Hi There,
I have had my 2 hive (flow hives) for several months now, and in the last few days, the bees have become particularly aggressive without any disturbance to the hives… myself and my poor labrador have been attacked when being 10+ metres away from the hives… and today being the most obvious day…
Does anyone have any experience here? I live near Wyong on the Central Coast if that matters.
I did do a flow/super inspection on the w’end, and moved each hive around 6 inches, in prep for a 3rd hive, but not so sure that’s the reason. help!
Hi Trent, were the bees aggressive during the inspection? If so that could be the answer because they remember for about 3 days. Also they’ll be more defensive during wet, stormy or inclement weather approaching.
They’ll also be more defensive during a honey dearth. Oddly enough, (we’d have no way of knowing if this is happening) bees get more defensive if the field bees start returning with ripe honey. They figure that the field bees are robbing another hive out. That puts them on guard in case other bees try to steal their honey.
The move of 6" wouldn’t be the problem Trent but your location is interesting as I got an email from Umina yesterday saying his two hive have both turned aggressive in a big way. Not exactly next door but close enough to consider a dearth beginning or possibly a change, possibly a quick one, in your local climate. My feeling is your hives are responding to a change.
Cheers
Happy birthday Peter
cheers
Thanks cousin, but it was back in the start of February and one birthday a year is more than I want.
Great weather for working the hives without over heating. Off to put in some quality isolation time at the hives today.
Cheers
That’s a Cake Day cake slice, Jeff - Happy Cake Day, Peter …a day late
Interesting info there, I knew about inspections being disruptive of course but I didn’t know for how long - and never heard about field bees returning with ripe honey as a cause of aggression!

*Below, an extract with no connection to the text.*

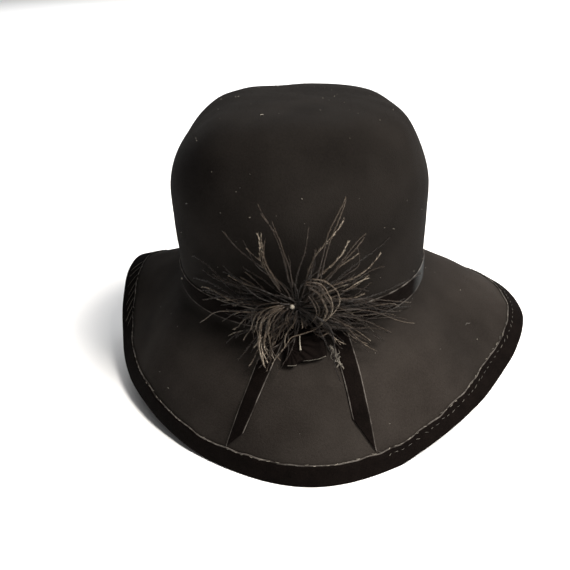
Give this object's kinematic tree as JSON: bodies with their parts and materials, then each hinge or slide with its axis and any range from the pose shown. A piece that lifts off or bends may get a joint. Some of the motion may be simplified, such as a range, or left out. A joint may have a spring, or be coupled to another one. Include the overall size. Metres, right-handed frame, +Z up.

Thanks Eva, “happy cake day”, I’ll remember that.
That little bit of info came out of my “ABC and XYZ of Bee Culture”. It was interesting to read that.
cheers
My mentor decades ago used to tell me that just lifting the roof off for a quick look for 20 seconds it took about 4 hours for all the bees to settle down and return to their work.
From my experience I agree with @JeffH that the bee remember if you really get a bad case of the fumbles with a hive inspection and 3 days sound reasonable till they forget and forgive.
Bee returning to a hive loaded with raw honey I would think would be a little happy and smug after robbing another hive and wouldn’t be aggressive but the hive they robbed from would be a different matter of course.
‘Happy cake day’ has gone over my head, sorry guys
Cheers
Hi Pete, for a day or so a cake appeared next to your avatar.
In relation to bees returning to the hive with ripe honey: I read that the colony gets more defensive while ripe honey is coming in because the colony figures that the field bees have robbed another hive out, therefore they figure that robber bees from other colonies could be looking for other hives to rob out. That puts the colony on guard in case robber bees turn up…
I don’t know where the cake has come from mate, but thanks for the explanation. It doesn’t appear on my monitor. Hope its a chocolate cake.
Could be truth in your thoughts about robbing and a hive being aggressive, I guess I’m lucky with the mountain goat hive being the closest to me that I know of at 3 k’s away and excellent foraging around it. Not sure why my hives aren’t robbing each other but again maybe they prefer foraging than fighting to the death over honey. Maybe keeping all the hives at the same strength helps too. Your thoughts and do you have it happen much?
I’m taking off till Sunday afternoon in the morning, not oo far away but no communication there.
Cheers n stay safe
Hi Pete, I see the same as you. I don’t see any robbing within my own hives. Good luck with your little trip.